Unfunded item but still a chance

Taieri Community Facilities Trust chairman Michael Stedman (left) and Logic Group director Shaun...
Taieri Community Facilities Trust chairman Michael Stedman (left) and Logic Group director Shaun Pont review plans for a Mosgiel pool complex late last year. Photo by ODT.
A new pool complex in Mosgiel is in the Dunedin City Council's draft long-term plan - but no money is allocated for it.

Instead, information about various build options and what each would cost ratepayers will be listed in the draft 10-year budget as an ''unfunded'' item.

Councillors have also sought more information on the project and will consider it and any feedback from the public in May, when they will have an opportunity to add the project to the final budget.

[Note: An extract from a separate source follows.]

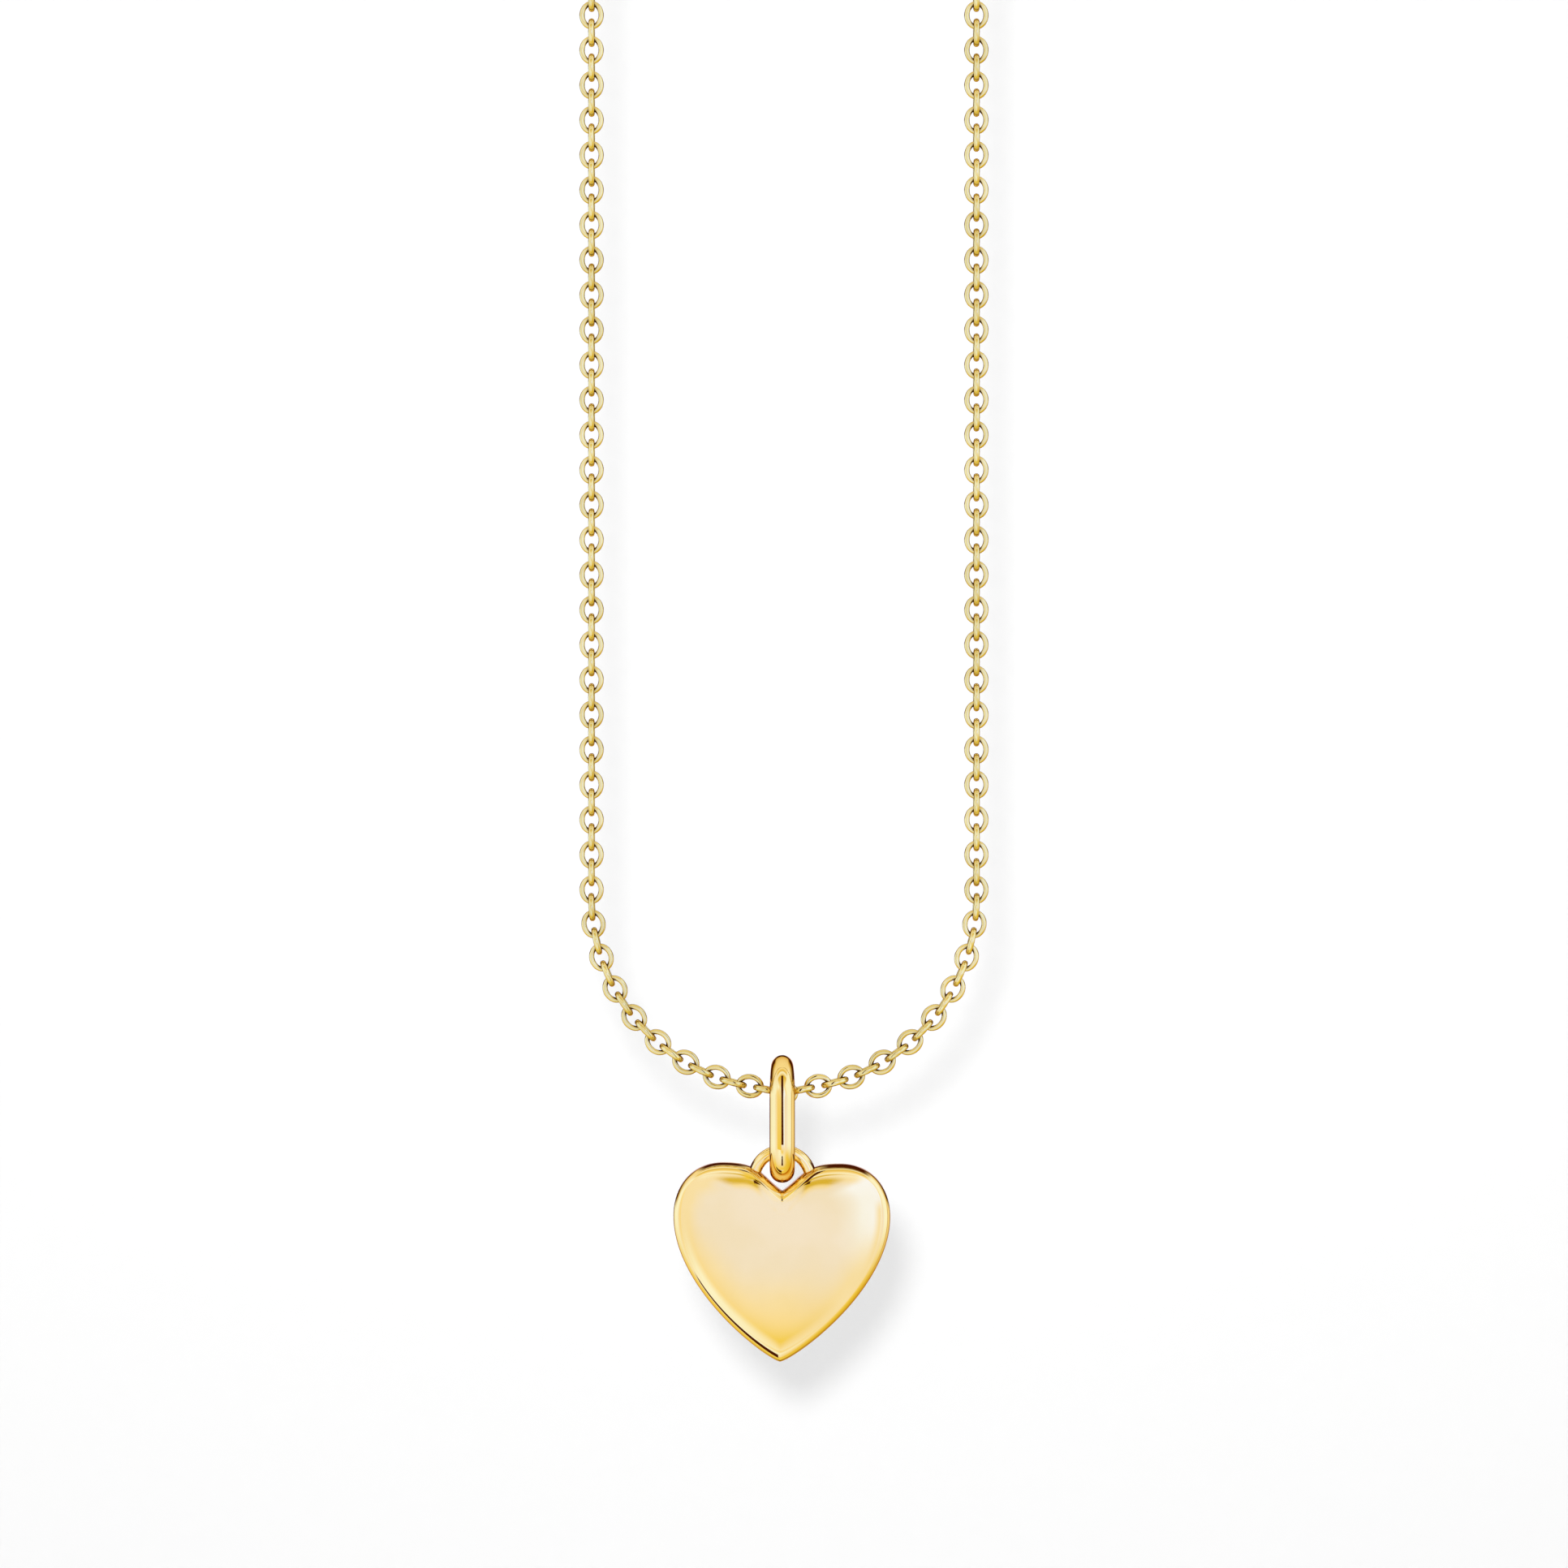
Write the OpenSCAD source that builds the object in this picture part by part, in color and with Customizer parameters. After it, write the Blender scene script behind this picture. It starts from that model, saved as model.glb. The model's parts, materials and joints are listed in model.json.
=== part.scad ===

The decision not to include funding in the draft budget was made after the council was split and Mayor Dave Cull used his casting vote to reject a proposal from Cr Richard Thomson to put $700,000 a year in the budget from 2018-19 for a four-pool complex.

Following wide community consultation last year, the Taieri Community Facilities Trust prepared a feasibility study on a $15 million four-pool complex including learners, lap, leisure and hydrotherapy pools.

Cr Thomson said putting something into the draft budget was for the purposes of consultation and both the amount and the desired complex would probably change once more information about the options was known.

He gained support from Crs Neville Peat, Chris Staynes and Hilary Calvert, who said it indicated support for the project, for which there was clearly an ''overwhelming'' need, given Moana Pool was over capacity.

But Mr Cull and other councillors said they thought it was premature to be putting in ''even a placeholder budget'' ahead of any decisions about the complex being made.

Cr Jinty MacTavish said she could not support a four-pool plan because it was counter-intuitive to the council's spatial plan, which said ''destination'' facilities should not be built in outlying city settlements, to avoid extra infrastructure costs and keep the CBD alive.

''This will win me no friends in Mosgiel, but I don't intend to be a councillor who supports the spatial plan when it suits me.''

There was a risk a four-pool option would split ''destination status'' between Mosgiel and Dunedin's CBD.

''I have concerns that would raise the cost of infrastructure for ratepayers right across the city. It will take a lot to convince me the four-pool option is the appropriate one.''

Cr Kate Wilson, a Mosgiel-Taieri ward councillor, said she took a different view of the spatial plan and saw that a Mosgiel complex would free up Moana Pool for central city residents.

She appreciated that a four-pool option was aspirational, but it covered the range of facilities people were now demanding ''and I'm not sure we could supply that capacity anywhere else''.

It should not be forgotten that the trust had pledged to raise $7.5 million for the pool, and she was sure it could achieve that.

In a subsequent vote, Cr MacTavish got support from all councillors except Cr John Bezett and Cr Neville Peat, who abstained.

Both thought a budget line should be included, for including information on the two-pool, three-pool and four-pool options in the consultation document, seeking feedback from people about their relative acceptability.

An earlier recommendation from Cr Thomson that funding and investment options, including whether the Waipori Fund might invest in the project, be investigated was supported, despite some unease about possibly using the fund.

If this opportunity was missed, Cr Thomson said, the council would still have to build a new pool in the future, it would not be as good, and ratepayers would have to pay 100% of the cost.